LUCA CIABARRI

Crisi dello Stato e riorganizzazioni socio-politiche in Somalia

 

N. 186

 

Summary — In the African political panorama, Somalia represents an extreme case. The fall of the dictatorship in 1991 occurred in a context of anarchy and sectarian conflict, against a background made more dramatic by drought and consequent famine. The equilibrium, already unstable in Somalia’s cultural and ecological conditions, had been completely upset by the excessive centralization of power in the years of Siad Barre, and the reaction of society by means of militarized parties, each with its own ethnic base in family groupings within an otherwise homogeneous Somalian population, brought about a fragmentation that has remaind unrepaired.
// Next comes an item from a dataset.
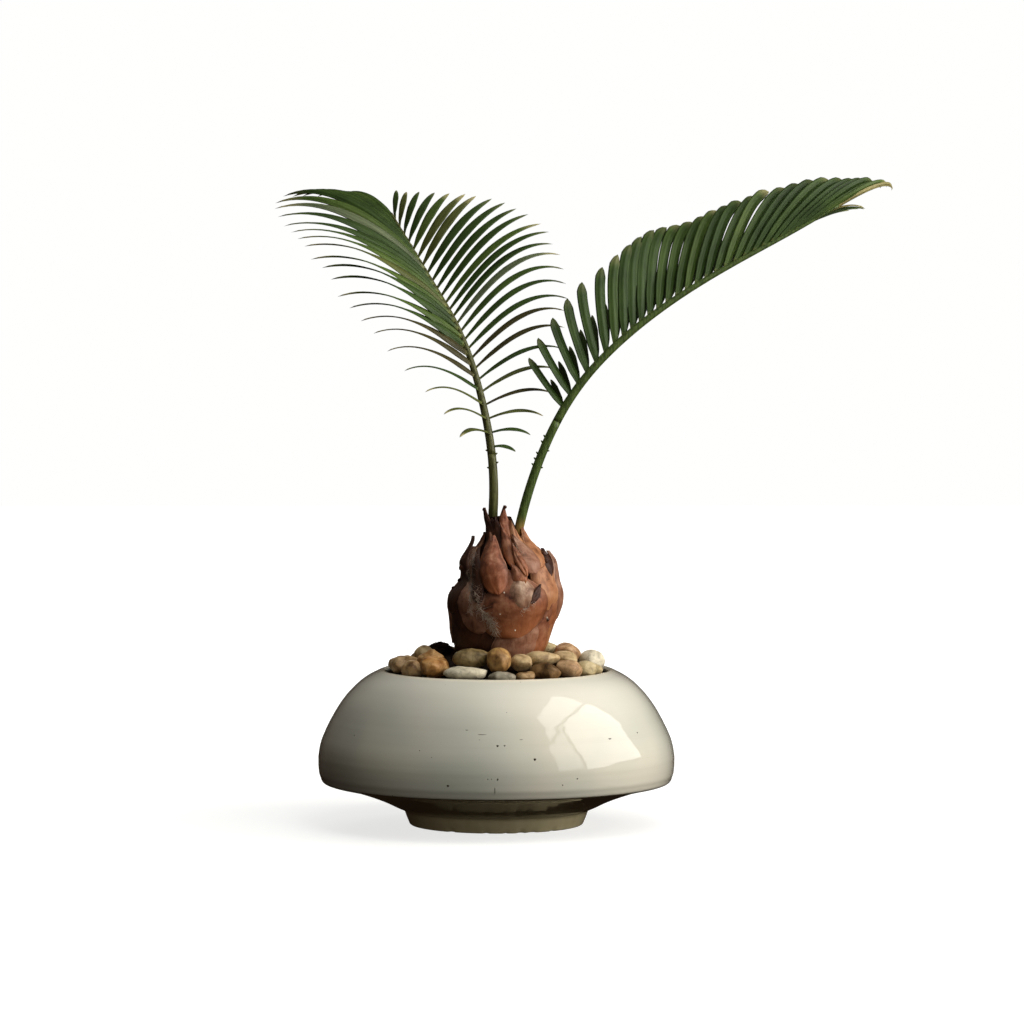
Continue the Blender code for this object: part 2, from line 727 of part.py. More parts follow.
def keep_between_walls(pebble):
    """Keep a pebble inside the mouth and off the trunk and the heap."""
    flat = Vector((pebble["at"].x, pebble["at"].y, 0))
    outward = flat.normalized()
    too_far = flat.length + reach_towards(pebble, outward) + PEBBLE_GAP - PEBBLE_MOUTH_RADIUS
    if too_far > 0:
        pebble["at"] -= outward * too_far
    trunk = Vector((trunk_middle(TRUNK_FOOT).x, 0, 0))
    heap_reach = HEAP_RADIUS * (1 + HEAP_WAVE)
    for middle, radius in ((trunk, TRUNK_CLEAR_RADIUS), (HEAP_CENTRE, heap_reach)):
        away = Vector((pebble["at"].x, pebble["at"].y, 0)) - middle
        direction = away.normalized()
        too_near = radius + reach_towards(pebble, direction) + PEBBLE_GAP - away.length
        if too_near > 0:
            pebble["at"] += direction * too_near


def make_pebble(number, pebble):
    """One rounded pebble with a few worn hollows, lowered until it rests on the soil."""
    work = bmesh.new()
    bmesh.ops.create_icosphere(work, subdivisions=2, radius=1.0)
    a, b = pebble_axes(pebble["turn"])
    long, wide, high = pebble["half"]
    dice = random.Random(number)
    lumps = []
    for _ in range(3):
        hollow = Vector([dice.uniform(-1, 1) for _ in range(3)]).normalized()
        lumps.append((hollow, dice.uniform(0.05, 0.13)))
    for vertex in work.verts:
        p = vertex.co.copy()
        shrink = 1.0
        for lump, depth in lumps:
            shrink -= depth * max(p.dot(lump), 0.0) ** 3
        p *= shrink
        vertex.co = a * p.x * long + b * p.y * wide + UP * p.z * high + pebble["at"]
    clear = min(v.co.z - soil_height(v.co.xy.length) for v in work.verts) - GAP
    bmesh.ops.translate(work, verts=work.verts, vec=-UP * clear)
    mesh = bpy.data.meshes.new(f"pebble_{number:02d}")
    work.to_mesh(mesh)
    work.free()
    for polygon in mesh.polygons:
        polygon.use_smooth = True
    mesh.materials.append(finish("pebble_" + pebble["kind"]))
    made = bpy.data.objects.new(mesh.name, mesh)
    bpy.context.scene.collection.objects.link(made)


def main():
    for old in list(bpy.data.objects):
        bpy.data.objects.remove(old)
    make_bowl()
    soil = make_soil()
    join_solids(soil, [make_heap()], "soil_dark")
    make_trunk()
    for frond in (LEFT_FROND, RIGHT_FROND):
        make_frond(frond)
    for number, pebble in enumerate(lay_pebbles()):
        make_pebble(number, pebble)


main()
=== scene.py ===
"""Looks of a young sago palm in a glazed stoneware bowl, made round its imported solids.

Metres, +Z up, in the part's own frame: the origin is under the middle of the bowl's foot, the
fronds reach to -X and +X, and -Y is the side that the palm is looked at from.
"""
import json
import math
import random

import bmesh
import bpy
import numpy as np
from mathutils import Matrix, Vector, noise
from mathutils.bvhtree import BVHTree


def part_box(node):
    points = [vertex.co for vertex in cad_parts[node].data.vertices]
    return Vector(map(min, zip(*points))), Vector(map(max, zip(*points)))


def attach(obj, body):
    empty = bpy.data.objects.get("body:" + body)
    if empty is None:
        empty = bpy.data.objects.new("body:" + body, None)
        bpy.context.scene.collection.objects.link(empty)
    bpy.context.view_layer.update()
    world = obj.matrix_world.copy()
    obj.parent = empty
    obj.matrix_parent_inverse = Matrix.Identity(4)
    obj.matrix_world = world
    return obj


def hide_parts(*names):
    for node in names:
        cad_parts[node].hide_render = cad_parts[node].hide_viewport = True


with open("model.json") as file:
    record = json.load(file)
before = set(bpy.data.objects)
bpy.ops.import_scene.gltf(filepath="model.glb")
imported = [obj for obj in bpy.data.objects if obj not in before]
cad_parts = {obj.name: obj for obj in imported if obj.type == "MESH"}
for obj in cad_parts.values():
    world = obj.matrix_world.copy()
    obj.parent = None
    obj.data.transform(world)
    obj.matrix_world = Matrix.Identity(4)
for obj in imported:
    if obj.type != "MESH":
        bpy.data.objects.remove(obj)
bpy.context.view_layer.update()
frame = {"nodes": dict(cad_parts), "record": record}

MM = 0.001
UP = Vector((0, 0, 1))
# A place across is held to this share of the radius, so that it has a heading
SIDE_LIMIT = 0.99


# Camera, at the photograph's viewing angle

CAMERA_PLACE = (0.0, -3.6, 0.432)
CAMERA_PITCH = math.radians(3.80)
CAMERA_TURN = math.radians(0.1535)
PICTURE_PIXELS = 1024
FOCAL_PIXELS = 5858
SENSOR_MM = 36.0


# Bowl: radius and height in millimetres of the stretches of its outline, each smooth by itself

FOOT_MM = ((0.0, 0.0), (52.6, 0.0))
FOOT_EDGE_MM = ((52.9, 0.05), (53.4, 0.35), (53.8, 0.9))
FOOT_SIDE_MM = ((53.9, 1.2), (55.4, 4.8), (56.6, 8.2))
UNDERSIDE_MM = (
    (57.9, 9.4), (62.6, 11.4), (70.3, 15.1), (80.0, 18.9), (91.5, 22.7), (98.8, 24.5), (105.8, 26.1),
)
LIP_MM = ((106.8, 26.45), (107.6, 27.1), (108.15, 28.1))
BELLY_MM = (
    (108.5, 29.2), (109.5, 32.4), (109.95, 37.6), (109.8, 43.6), (108.2, 51.6), (104.9, 59.6),
    (101.2, 66.8), (96.9, 74.0), (91.6, 81.0), (84.8, 87.8), (79.0, 91.9), (72.9, 95.0),
)
MOUTH_MM = ((72.0, 95.3), (70.9, 95.7), (69.9, 95.75), (69.0, 95.3), (68.6, 94.3))
INNER_MM = (
    (68.6, 93.0), (75.5, 87.3), (86.0, 78.0), (96.5, 62.5), (103.0, 44.0),
    (102.5, 35.5), (95.5, 28.5), (75.0, 22.0), (58.0, 17.0), (0.0, 16.0),
)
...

Attempts from outside to " mediate ", after the failure of the United Nations operation, came up against the need to coordinate the rearrangement of a state too heavily identified with the capital Mogadiscio, and the exclusive control of the territory by those forces appealing, not wholly accurately, to tribal identity. For years now, Somalia has lived in this situation of a non-state, where certain sovereign prerogatives are delegated, at least for domestic purposes, to a multitude of subjects. Apparently, this represents a return to "tradition", but the " traditionalism " should not be exaggerated, because among the actors there are realities that are wholly alien to the traditional world, and to the same hierarchy that claims to represent it, being pure products of the political and socio-economic transformation that has taken place in the meantime, partly as an effect of the civil war.